** Start **
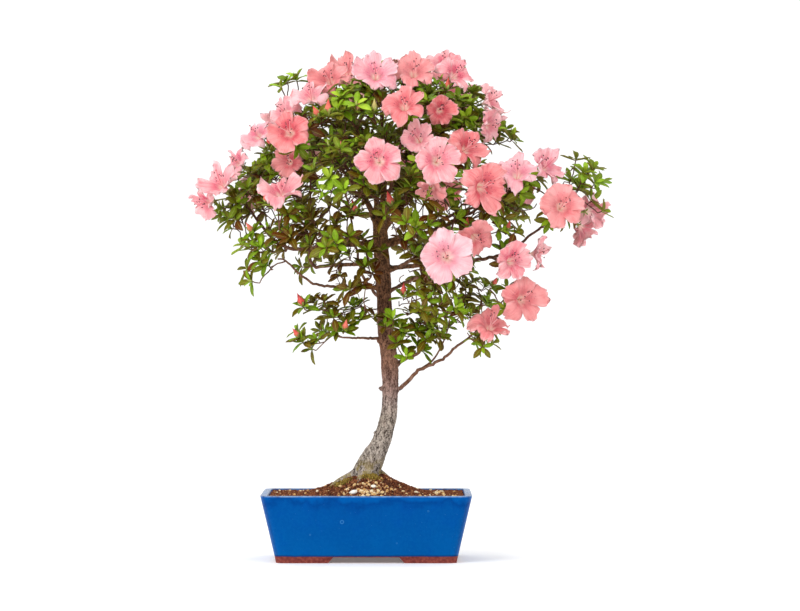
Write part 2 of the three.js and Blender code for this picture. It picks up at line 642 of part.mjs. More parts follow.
// A whorl of leaves on its stalk, as one solid. Each blade is flat on top and ribbed
// below, arches along its length and grows out between two points of the stalk's end
// ring. A pointed flower bud may stand in the middle.
function makeWhorl(tip, way, stalk, hasBud, draw) {
  const count = LEAF.fewest + Math.floor(draw() * (LEAF.most - LEAF.fewest + 1));
  const mesh = shell();
  const at = (radius, height, turn) =>
    mesh.add(ringOffset(turn, count, radius, way).addScaledVector(way, height).add(tip));
  const ring = Array.from({ length: count }, (_, i) => at(1.5, -0.8, i));
  const crown = hasBud ? null : at(0, 1, 0);
  const budFoot = ring.map((_, i) => (hasBud ? at(1.2, 0.8, i + 0.5) : crown));
  const arching = 0.25 + 0.1 * draw();
  for (let i = 0; i < count; i++) {
    const length = LEAF.length * (0.78 + 0.4 * draw());
    const rise = 0.1 + 0.55 * draw();
    const out = ringOffset(i + 0.5 + 0.22 * (draw() - 0.5), count, 1, way);
    const side = new THREE.Vector3().crossVectors(way, out);
    const half = (LEAF.width / 2) * (length / LEAF.length);
    const along = (share, across, drop) =>
      mesh.add(
        tip
          .clone()
          .addScaledVector(out, length * share)
          .addScaledVector(side, across)
          .addScaledVector(way, length * share * (rise - arching * share) - drop),
      );
    const [near, far] = [[0.36, 0.8], [0.68, 1]].map(([share, wide]) => ({
      left: along(share, half * wide, 0),
      right: along(share, -half * wide, 0),
    }));
    const rib = along(0.36, 0, LEAF.rib);
    const end = along(1, 0, 0.2);
    const right = ring[i];
    const left = ring[(i + 1) % count];
    mesh.face(budFoot[i], right, near.right, near.left, left);
    mesh.face(near.right, far.right, far.left, near.left);
    mesh.face(far.right, end, far.left);
    mesh.face(rib, near.right, right, left, near.left, far.left, end, far.right, near.right);
  }
  if (hasBud) {
    const waist = ring.map((_, i) => at(BUD.radius, 0.45 * BUD.length, i + 0.5));
    const point = at(0, BUD.length, 0);
    ring.forEach((_, i) => {
      const next = (i + 1) % count;
      mesh.face(ring[next], budFoot[next], budFoot[i]);
      mesh.face(budFoot[i], budFoot[next], waist[next], waist[i]);
      mesh.face(point, waist[i], waist[next]);
    });
  }
  hangStalk(mesh, ring, way, stalk.places, stalk.rootWay, LEAF.stalk);
  return mesh.solid();
}

const boxesMeet = (a, b) =>
  [0, 1, 2].every((k) => a.min[k] <= b.max[k] && b.min[k] <= a.max[k]);

const meets = (a, b) => boxesMeet(a.boundingBox(), b.boundingBox()) && a.intersect(b).numTri() > 0;

// The way growth leads at a point: out of the crown's heart, and upwards.
const growthAt = (at) =>
  vector(at).sub(CROWN_HEART).setZ(Math.max(at[2] - CROWN_HEART.z, 0) + 30).normalize();

const sprayBase = ({ at, reach }) => vector(at).addScaledVector(growthAt(at), -0.75 * reach);

// Whorls set round a spray on a turning spiral, each on its own bent stalk. A whorl that
// would meet its neighbours is tried again a little further round.
function makeSpray(spray, index, others) {
  const draw = seededDraw(701 + index);
  const way = growthAt(spray.at);
  const base = sprayBase(spray);
  const { side, over } = frameOf(way);
  const start = base.clone().addScaledVector(way, BUD_GAP);
  const parts = [];
  const stalks = [];
  let budsLeft = spray.buds;
  for (let k = 0; k < spray.whorls; k++) {
    for (let attempt = 0; attempt < 90; attempt++) {
      const around = (k * 2 * Math.PI) / Math.max(spray.whorls - 1, 1) + 0.9 * index + attempt * 0.7;
      const spread = spray.reach * (k ? 0.8 + 0.4 * draw() : 0.3 * draw() + 0.004 * attempt);
      const rise = spray.reach * (k ? 0.5 * draw() - 0.25 : 0.35 + 0.3 * draw());
      const tip = vector(spray.at)
        .addScaledVector(side, Math.cos(around) * spread)
        .addScaledVector(over, Math.sin(around) * spread)
        .addScaledVector(way, rise);
      tip.z = Math.max(tip.z, base.z - 0.2 * spray.reach);
      const growth = tip.clone().sub(base).normalize().addScaledVector(UP, 0.8).normalize();
      const aim = tip.clone().addScaledVector(growth, -0.4 * tip.distanceTo(base)).addScaledVector(way, 2);
      const stalk = forkedStalk(stalks[0], start, way, aim, 0.2, 0.2 + 0.22 * parts.length);
      const seed = draw() * 1e9;
      const short = { places: [tip.clone().addScaledVector(growth, -3)], rootWay: growth };
      const crown = makeWhorl(tip, growth, short, budsLeft > 0, seededDraw(seed));
      if (parts.some((part) => meets(part, crown))) continue;
      const body = makeWhorl(tip, growth, stalk, budsLeft > 0, seededDraw(seed));
      if (others.some((other) => meets(body, other))) continue;
      parts.push(body);
      stalks.push(stalk);
      budsLeft -= 1;
      break;
    }
  }
  return parts.length ? joined(parts) : null;
}

// ---- the whole plant ----------------------------------------------------------------------

const number = (k) => String(k + 1).padStart(2, "0");

const trusses = TRUSSES.map(makeTruss);
const ends = [
  ...trusses.map(({ bud, way }) => ({ at: bud, way })),
  ...SPRAYS.map((spray) => ({ at: sprayBase(spray), way: growthAt(spray.at) })),
];
const limbs = makeLimbs(ends);
const twigs = ends
  .filter((end) => !end.taken)
  .sort((a, b) => a.at.distanceTo(CROWN_HEART) - b.at.distanceTo(CROWN_HEART))
  .map(({ at, way }) => twigTo(at, way));
const tree = joined([makeFoot(0), ...limbs, ...twigs]);

const plant = new THREE.Group();
plant.add(piece("pot", makePot(), MATERIALS.glaze));
plant.add(piece("soil", makeSoil(makeFoot(GAP)), MATERIALS.soil));
plant.add(piece("drain_mesh_left", makeDrainMesh(-DRAIN.x), MATERIALS.plastic));
plant.add(piece("drain_mesh_right", makeDrainMesh(DRAIN.x), MATERIALS.plastic));
plant.add(piece("tree", tree, MATERIALS.bark));
trusses.forEach(({ body, tint }, k) => plant.add(piece("blooms_" + number(k), body, MATERIALS[tint])));

const others = [tree, ...trusses.map(({ body }) => body)];
SPRAYS.forEach((spray, k) => {
  const body = makeSpray(spray, k, others);
  if (!body) return;
  others.push(body);
  plant.add(piece("leaves_" + spray.name, body, MATERIALS.leaf));
});

const outline = new THREE.Box3().setFromObject(plant, true);
const middle = outline.getCenter(new THREE.Vector3());
plant.position.set(-middle.x, -middle.y, -outline.min.z);

const bonsai = new THREE.Group();
bonsai.add(plant);
export default bonsai;
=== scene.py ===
# %% [markdown]
# # A satsuki azalea bonsai in flower
# The plant is one slender curved trunk in a glazed rectangular pot, with a wide crown of fine
# twigs, whorls of small leaves and large five-lobed blooms. The packed CAD model is loaded as
# a fixed frame, and finer pieces are then made over its nodes, in the same places.
# Growth is made by rules: a few tables say where limbs, blooms and leaf clouds are, and
# seeded draws fill in the rest, so that each run gives the same plant.

# %% Load the frame
import json
import math

import bpy
import numpy as np
from mathutils import Matrix, Vector, noise

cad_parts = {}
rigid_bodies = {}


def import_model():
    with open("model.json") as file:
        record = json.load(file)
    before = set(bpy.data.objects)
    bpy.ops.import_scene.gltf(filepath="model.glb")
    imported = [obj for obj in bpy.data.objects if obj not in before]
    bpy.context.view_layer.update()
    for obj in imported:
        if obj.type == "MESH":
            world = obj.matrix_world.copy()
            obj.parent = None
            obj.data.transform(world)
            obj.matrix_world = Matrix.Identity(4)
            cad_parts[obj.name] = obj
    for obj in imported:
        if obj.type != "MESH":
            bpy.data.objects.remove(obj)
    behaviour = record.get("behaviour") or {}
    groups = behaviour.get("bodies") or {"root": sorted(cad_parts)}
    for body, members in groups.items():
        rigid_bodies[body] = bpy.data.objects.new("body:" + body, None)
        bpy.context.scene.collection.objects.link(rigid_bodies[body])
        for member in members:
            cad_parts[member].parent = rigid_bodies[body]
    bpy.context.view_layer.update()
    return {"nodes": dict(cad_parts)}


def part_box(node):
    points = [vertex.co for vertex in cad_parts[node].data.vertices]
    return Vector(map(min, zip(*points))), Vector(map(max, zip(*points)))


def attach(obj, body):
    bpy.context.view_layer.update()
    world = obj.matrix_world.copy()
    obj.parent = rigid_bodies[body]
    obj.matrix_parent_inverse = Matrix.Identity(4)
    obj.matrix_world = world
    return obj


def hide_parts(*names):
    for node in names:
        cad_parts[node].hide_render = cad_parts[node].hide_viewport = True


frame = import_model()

# %% [markdown]
# ## One set of measures
# A pot maker thinks in millimetres from the middle of the pot, with the table at height zero,
# and so do the tables below. Blender's pieces are in metres and in the frame's own place, so
# one small function turns the one into the other, just as each mesh is made.

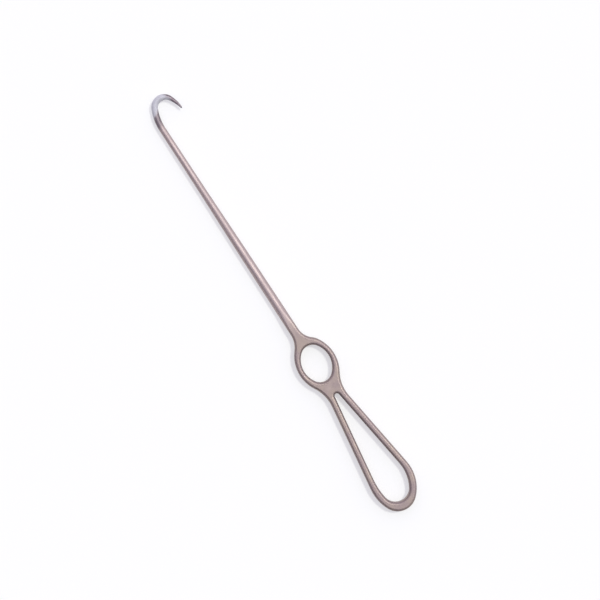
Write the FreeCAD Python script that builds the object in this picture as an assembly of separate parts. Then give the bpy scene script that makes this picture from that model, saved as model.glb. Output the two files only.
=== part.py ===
import FreeCAD, Part
import math
import os

# Surgical bone hook, forged in one piece: a sharp U-shaped hook on a round tapering shaft,
# an oval finger ring and a drop-shaped loop handle. All of it lies in one plane.
# Sizes are in millimetres and degrees.
# The origin is under the middle of the web between the ring and the loop, on the surface that
# the handle lies on. +Y runs along the shaft towards the hook, +X is the side that the hook
# points to, and +Z is up.

# Handle stock
handle_thickness = 5.6
edge_rounding = 1.3
rounding_limit = 0.47       # the most that edges are rounded, as a share of the thinnest wall

# Finger ring
ring_offset = 0.55          # how far the ring stands to the hook's side of the shaft's line
ring_hole_length = 18.8
ring_hole_width = 14.1
ring_side_band = 2.73
ring_end_band = 4.3
ring_hole_lean = 6.0        # degrees that the hole leans over to the hook's side
ring_lean = 2.5             # the same for the ring's outline
ring_drop = 0.35            # how far the outline's middle stands from the hole's, towards the loop
oval_end_share = 0.8        # radius of the arcs at an oval's ends, as a share of its half width
near_flare_radius = 9.0     # hollow corner between ring and shaft on the hook's side
far_flare_radius = 11.5     # the same on the other side
neck_radius = 18.0          # hollow corners between the ring and the loop

# Loop handle
loop_offset = 0.4           # how far the loop stands to the hook's side of the shaft's line
web_length = 7.65           # solid metal between the ring's hole and the loop's hole
loop_hole_length = 60.1
loop_top_radius = 1.2
loop_side_slope = 8.05      # degrees that each straight side spreads from the shaft's line
loop_side_band = 3.2
loop_end_band = 4.5
near_draw_in = 4.2          # how far the round end stands in from the line of the hook-side bar
far_draw_in = 2.0           # the same from the line of the other bar
near_belly_radius = 19.0
far_belly_radius = 22.0
hole_near_draw_in = 2.7     # the same four sizes for the loop's hole
hole_far_draw_in = 1.2
hole_near_belly_radius = 19.5
hole_far_belly_radius = 34.0

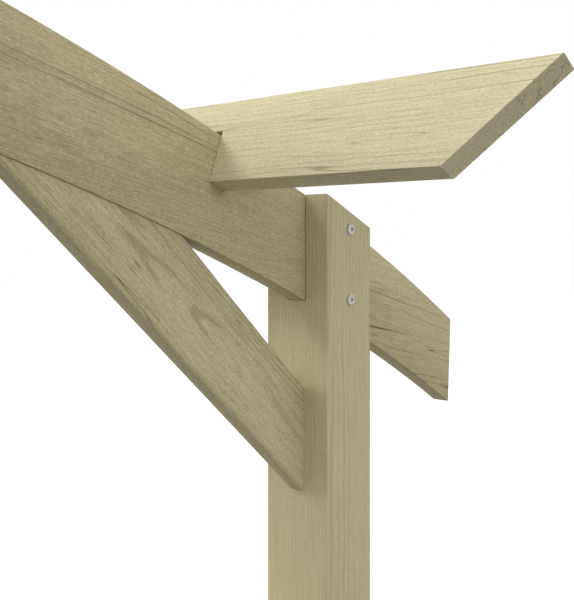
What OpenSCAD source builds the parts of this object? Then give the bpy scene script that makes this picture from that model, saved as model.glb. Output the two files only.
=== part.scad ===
// Garden pergola in planed softwood: two square posts, a curved arch that stands in slots in
// the post tops, a knee brace at each post, and short purlins that ride over the arch.
// The arch is two halves, each sawn from a straight board and halved together at the crown.
// X runs along the arch, Y runs along the purlins, Z is up. Sizes are millimetres.
// The origin is on the ground, in the middle of the left post's foot.

/* [Overall] */
// Clear width between the two posts
clear_width = 2100; // [1600:10:2700]
// Height of a post at its inner face
post_height = 1960; // [1600:10:2500]

/* [Posts] */
// Width of a square post
post_w = 70; // [58:1:100]
// Clearance between the arch and each cheek of the slot in a post
slot_play = 0.4; // [0.2:0.1:0.9]
// Gap left where a cut edge follows a curved one
seat_gap = 0.2; // [0.1:0.1:0.5]

/* [Arch] */
// Radius of the arch's underside
arch_radius = 2680; // [2100:10:4000]
// Depth of the arch from its underside to its top
arch_depth = 88.5; // [70:0.5:120]
// Thickness of the arch
arch_t = 20; // [14:1:28]
// How far the arch runs out past the outer face of a post
tail_reach = 214; // [100:1:300]
// Lean of the cut at the ends of the arch, in degrees from plumb
tail_cut = 3.8; // [0:0.1:15]
// Length of the halved joint at the crown
lap_length = 120; // [60:5:200]

/* [Purlins] */
// Number of purlins
purlin_count = 7; // [2:1:11]
// Length of a purlin along its top edge
purlin_length = 564; // [300:2:800]
// Height of a purlin
purlin_h = 70; // [55:1:90]
// Thickness of a purlin
purlin_t = 20; // [14:1:28]
// How far a purlin reaches down over the arch
purlin_bite = 40; // [20:1:45]
// Clearance between the arch and each side of the slot in a purlin
purlin_play = 0.5; // [0.2:0.1:0.9]
// Distance from a post's inner face in to the middle of the nearest purlin
purlin_inset = 98; // [60:1:200]
// Lean of the cut at the ends of a purlin, in degrees from plumb
purlin_cut = 45; // [0:1:60]

/* [Braces] */
// Width of a brace across its grain
brace_w = 70; // [50:1:90]
// Thickness of a brace
brace_t = 17; // [12:1:24]
// Slope of a brace, in degrees from level
brace_slope = 43; // [38:1:55]
// Drop from a post's inner top to the upper edge of the brace
brace_drop = 174; // [150:1:350]

/* [Screws] */
// Diameter of a screw's shank
screw_d = 5; // [4:0.5:8]
// Wood left in the post past the tip of a screw
tip_cover = 10; // [5:1:16]
// Diameter of a pan head
head_d = 10; // [8:0.5:14]
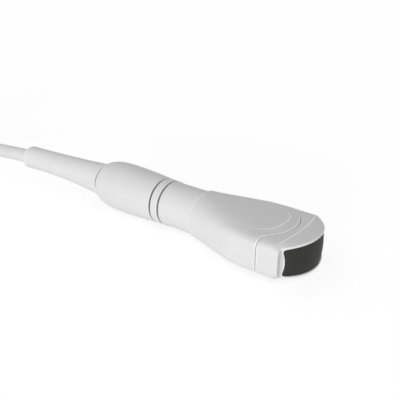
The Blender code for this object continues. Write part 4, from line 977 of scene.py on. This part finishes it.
def make_tie(paint):
    """The strap round the hank: pulled tight on top, flat on the floor below, its rounded end laid over."""
    bm = new_bmesh()
    low, high = STRAP_THICKNESS / 2, HANK_TOP + STRAP_THICKNESS / 2
    half_width = HANK_OUTER_RADIUS + STRAP_THICKNESS / 2
    radius = STRAP_CORNER + STRAP_THICKNESS / 2
    path = []
    for side_y, z, start in (
        (-1, low + radius, math.pi),
        (1, low + radius, 1.5 * math.pi),
        (1, high - radius, 0.0),
        (-1, high - radius, math.pi / 2),
    ):
        for k in range(13):
            angle = start + math.pi / 2 * k / 12
            out = Vector((math.cos(angle), math.sin(angle)))
            path.append((Vector((side_y * (half_width - radius), z)) + out * radius, out))
    turns = [2 * math.pi * (k + 0.5) / 24 for k in range(24)]
    sections = []
    for (y, z), out in path:
        section = []
        for turn in turns:
            across, thick = squircle(STRAP_WIDTH / 2, STRAP_THICKNESS / 2, 5.0, turn)
            section.append(
                Vector((STRAP_X + across, HANK_FRONT_FOLD.y + y + out.x * thick, z + out.y * thick))
            )
        sections.append(section)
    skin(bm, sections)
    steps = 24
    ends = []
    for k in range(steps + 1):
        share = k / steps
        y = STRAP_START_Y + (STRAP_END_Y - STRAP_START_Y) * math.sin(math.pi / 2 * share)
        left = (y - STRAP_END_Y) / (STRAP_WIDTH / 2)
        width = STRAP_WIDTH / 2 * math.sqrt(max(0.0, 1.0 - max(0.0, 1.0 - left) ** 2)) + 0.05 * MM
        rise = STRAP_END_THICKNESS * (smoothstep(6 * share) - 0.6)
        section = []
        for turn in turns:
            across, thick = squircle(width, STRAP_END_THICKNESS / 2, 5.0, turn)
            section.append(Vector((STRAP_X + across, y, HANK_TOP + STRAP_THICKNESS + rise + thick)))
        ends.append(section)
    first, last = skin(bm, ends, closed=False)
    bmesh.ops.holes_fill(bm, edges=first + last, sides=0)
    return finish_object("hank_strap", bm, paint, ["cable_tie"])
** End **
Print, without alteration, the lines from the line with "What OpenSCAD source" to the line with "lap_length = 120; // [60:5:200]". Include both of them, and omit every other line.

What OpenSCAD source builds the parts of this object? Then give the bpy scene script that makes this picture from that model, saved as model.glb. Output the two files only.
=== part.scad ===
// Garden pergola in planed softwood: two square posts, a curved arch that stands in slots in
// the post tops, a knee brace at each post, and short purlins that ride over the arch.
// The arch is two halves, each sawn from a straight board and halved together at the crown.
// X runs along the arch, Y runs along the purlins, Z is up. Sizes are millimetres.
// The origin is on the ground, in the middle of the left post's foot.

/* [Overall] */
// Clear width between the two posts
clear_width = 2100; // [1600:10:2700]
// Height of a post at its inner face
post_height = 1960; // [1600:10:2500]

/* [Posts] */
// Width of a square post
post_w = 70; // [58:1:100]
// Clearance between the arch and each cheek of the slot in a post
slot_play = 0.4; // [0.2:0.1:0.9]
// Gap left where a cut edge follows a curved one
seat_gap = 0.2; // [0.1:0.1:0.5]

/* [Arch] */
// Radius of the arch's underside
arch_radius = 2680; // [2100:10:4000]
// Depth of the arch from its underside to its top
arch_depth = 88.5; // [70:0.5:120]
// Thickness of the arch
arch_t = 20; // [14:1:28]
// How far the arch runs out past the outer face of a post
tail_reach = 214; // [100:1:300]
// Lean of the cut at the ends of the arch, in degrees from plumb
tail_cut = 3.8; // [0:0.1:15]
// Length of the halved joint at the crown
lap_length = 120; // [60:5:200]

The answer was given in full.